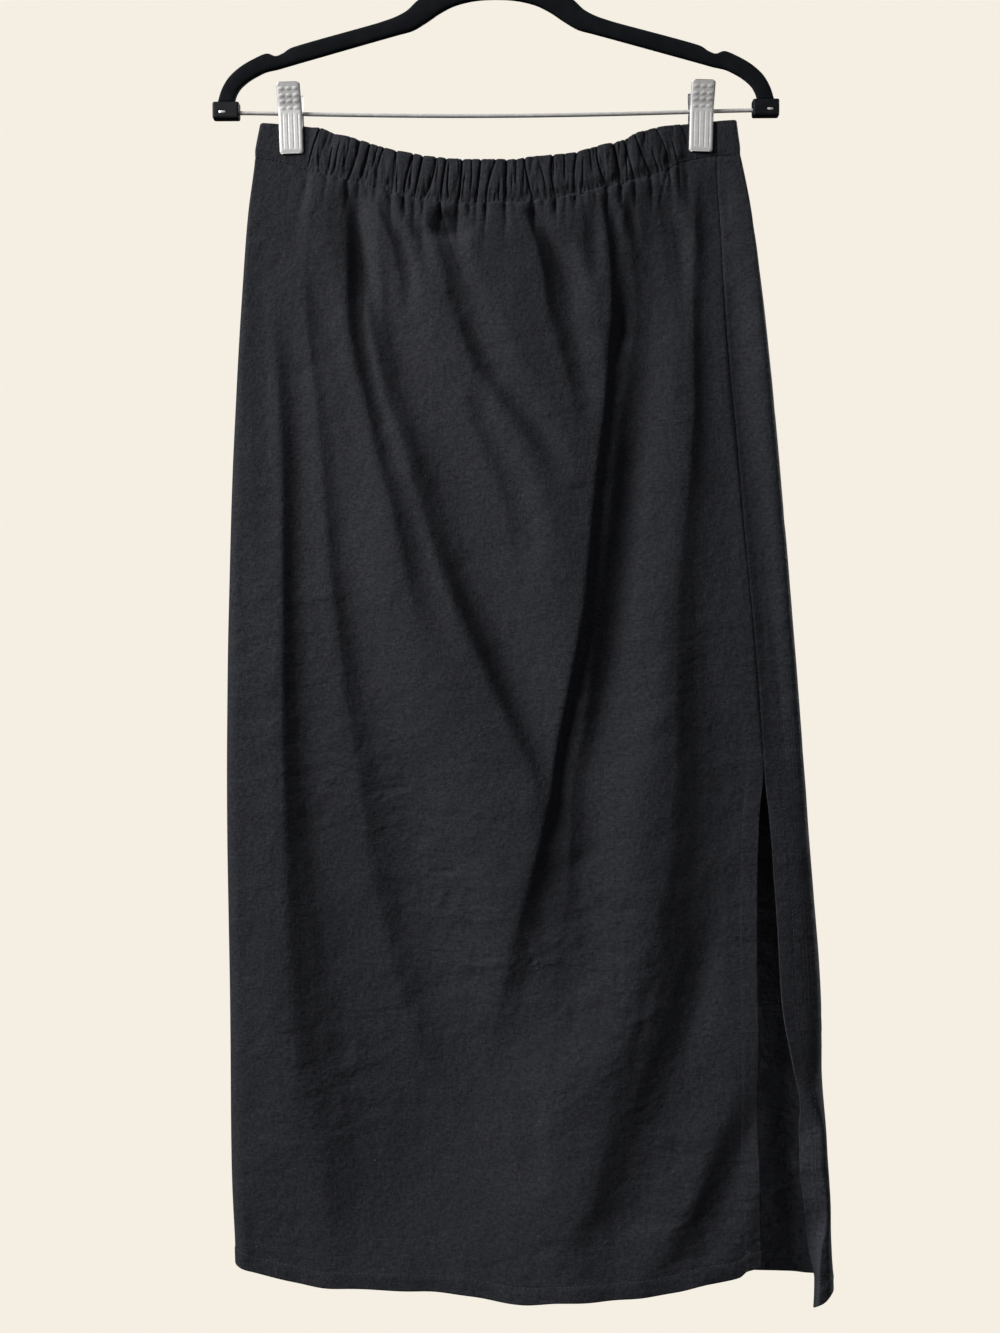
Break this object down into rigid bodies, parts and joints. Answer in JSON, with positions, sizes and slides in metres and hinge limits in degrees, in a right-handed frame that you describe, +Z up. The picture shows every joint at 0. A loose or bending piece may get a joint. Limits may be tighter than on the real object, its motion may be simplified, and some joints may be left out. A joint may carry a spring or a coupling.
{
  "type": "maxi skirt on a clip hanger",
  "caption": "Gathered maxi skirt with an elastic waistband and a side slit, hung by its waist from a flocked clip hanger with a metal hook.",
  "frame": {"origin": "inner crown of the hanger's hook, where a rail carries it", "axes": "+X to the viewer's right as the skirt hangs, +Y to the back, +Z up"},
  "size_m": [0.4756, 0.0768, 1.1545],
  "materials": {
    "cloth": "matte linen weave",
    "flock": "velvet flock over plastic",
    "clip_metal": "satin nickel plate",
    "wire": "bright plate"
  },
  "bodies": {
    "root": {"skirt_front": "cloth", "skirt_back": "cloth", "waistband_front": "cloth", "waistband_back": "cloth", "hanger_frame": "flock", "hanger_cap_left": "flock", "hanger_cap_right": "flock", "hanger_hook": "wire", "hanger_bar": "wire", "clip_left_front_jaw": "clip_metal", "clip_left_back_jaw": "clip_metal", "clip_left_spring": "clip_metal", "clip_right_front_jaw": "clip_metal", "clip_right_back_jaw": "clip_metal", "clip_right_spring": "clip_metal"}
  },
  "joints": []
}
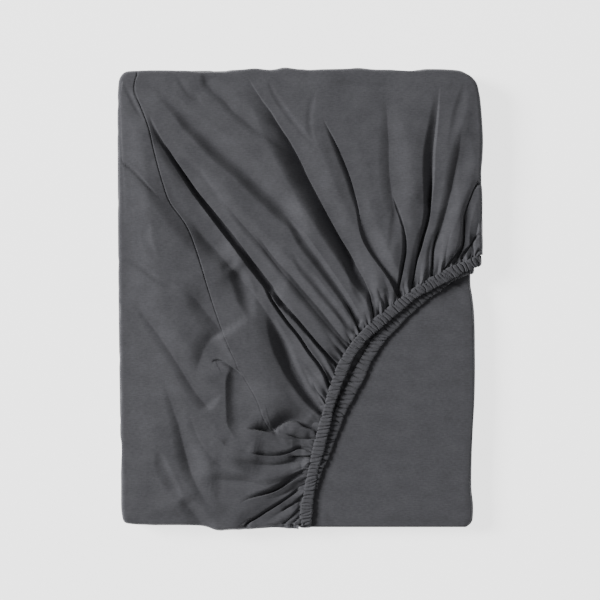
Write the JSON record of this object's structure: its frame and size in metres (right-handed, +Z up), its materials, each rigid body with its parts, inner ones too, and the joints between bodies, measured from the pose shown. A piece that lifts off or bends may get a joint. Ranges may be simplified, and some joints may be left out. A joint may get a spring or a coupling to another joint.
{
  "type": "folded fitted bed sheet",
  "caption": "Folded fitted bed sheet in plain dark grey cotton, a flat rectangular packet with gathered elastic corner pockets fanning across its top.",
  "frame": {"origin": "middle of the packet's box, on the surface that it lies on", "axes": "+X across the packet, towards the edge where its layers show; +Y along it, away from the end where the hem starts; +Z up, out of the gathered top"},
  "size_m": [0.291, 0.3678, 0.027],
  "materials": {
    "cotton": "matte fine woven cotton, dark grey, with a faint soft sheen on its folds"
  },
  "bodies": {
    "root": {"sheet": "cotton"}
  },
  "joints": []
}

● ● ● ● ● ● ●

Copy every line exactly. Leave nothing out.

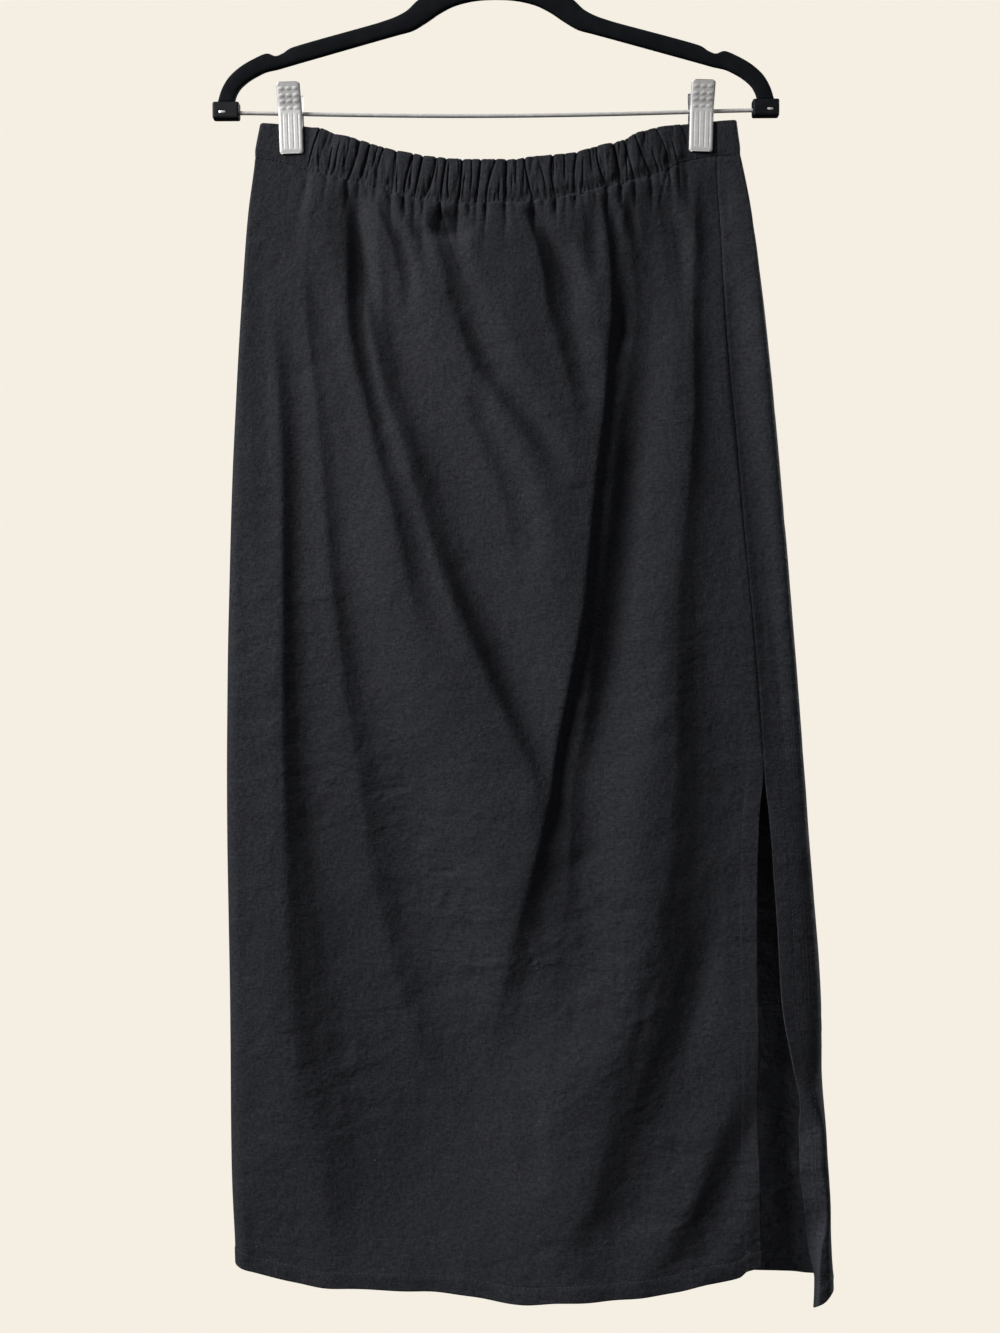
Break this object down into rigid bodies, parts and joints. Answer in JSON, with positions, sizes and slides in metres and hinge limits in degrees, in a right-handed frame that you describe, +Z up. The picture shows every joint at 0. A loose or bending piece may get a joint. Limits may be tighter than on the real object, its motion may be simplified, and some joints may be left out. A joint may carry a spring or a coupling.
{
  "type": "maxi skirt on a clip hanger",
  "caption": "Gathered maxi skirt with an elastic waistband and a side slit, hung by its waist from a flocked clip hanger with a metal hook.",
  "frame": {"origin": "inner crown of the hanger's hook, where a rail carries it", "axes": "+X to the viewer's right as the skirt hangs, +Y to the back, +Z up"},
  "size_m": [0.4756, 0.0768, 1.1545],
  "materials": {
    "cloth": "matte linen weave",
    "flock": "velvet flock over plastic",
    "clip_metal": "satin nickel plate",
    "wire": "bright plate"
  },
  "bodies": {
    "root": {"skirt_front": "cloth", "skirt_back": "cloth", "waistband_front": "cloth", "waistband_back": "cloth", "hanger_frame": "flock", "hanger_cap_left": "flock", "hanger_cap_right": "flock", "hanger_hook": "wire", "hanger_bar": "wire", "clip_left_front_jaw": "clip_metal", "clip_left_back_jaw": "clip_metal", "clip_left_spring": "clip_metal", "clip_right_front_jaw": "clip_metal", "clip_right_back_jaw": "clip_metal", "clip_right_spring": "clip_metal"}
  },
  "joints": []
}
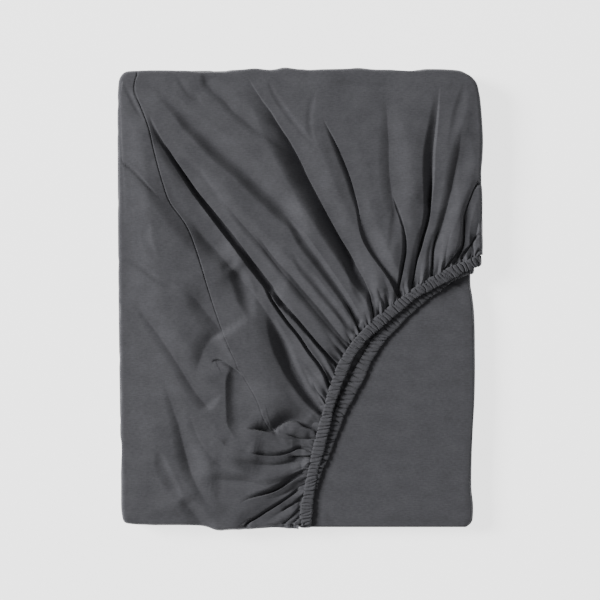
Write the JSON record of this object's structure: its frame and size in metres (right-handed, +Z up), its materials, each rigid body with its parts, inner ones too, and the joints between bodies, measured from the pose shown. A piece that lifts off or bends may get a joint. Ranges may be simplified, and some joints may be left out. A joint may get a spring or a coupling to another joint.
{
  "type": "folded fitted bed sheet",
  "caption": "Folded fitted bed sheet in plain dark grey cotton, a flat rectangular packet with gathered elastic corner pockets fanning across its top.",
  "frame": {"origin": "middle of the packet's box, on the surface that it lies on", "axes": "+X across the packet, towards the edge where its layers show; +Y along it, away from the end where the hem starts; +Z up, out of the gathered top"},
  "size_m": [0.291, 0.3678, 0.027],
  "materials": {
    "cotton": "matte fine woven cotton, dark grey, with a faint soft sheen on its folds"
  },
  "bodies": {
    "root": {"sheet": "cotton"}
  },
  "joints": []
}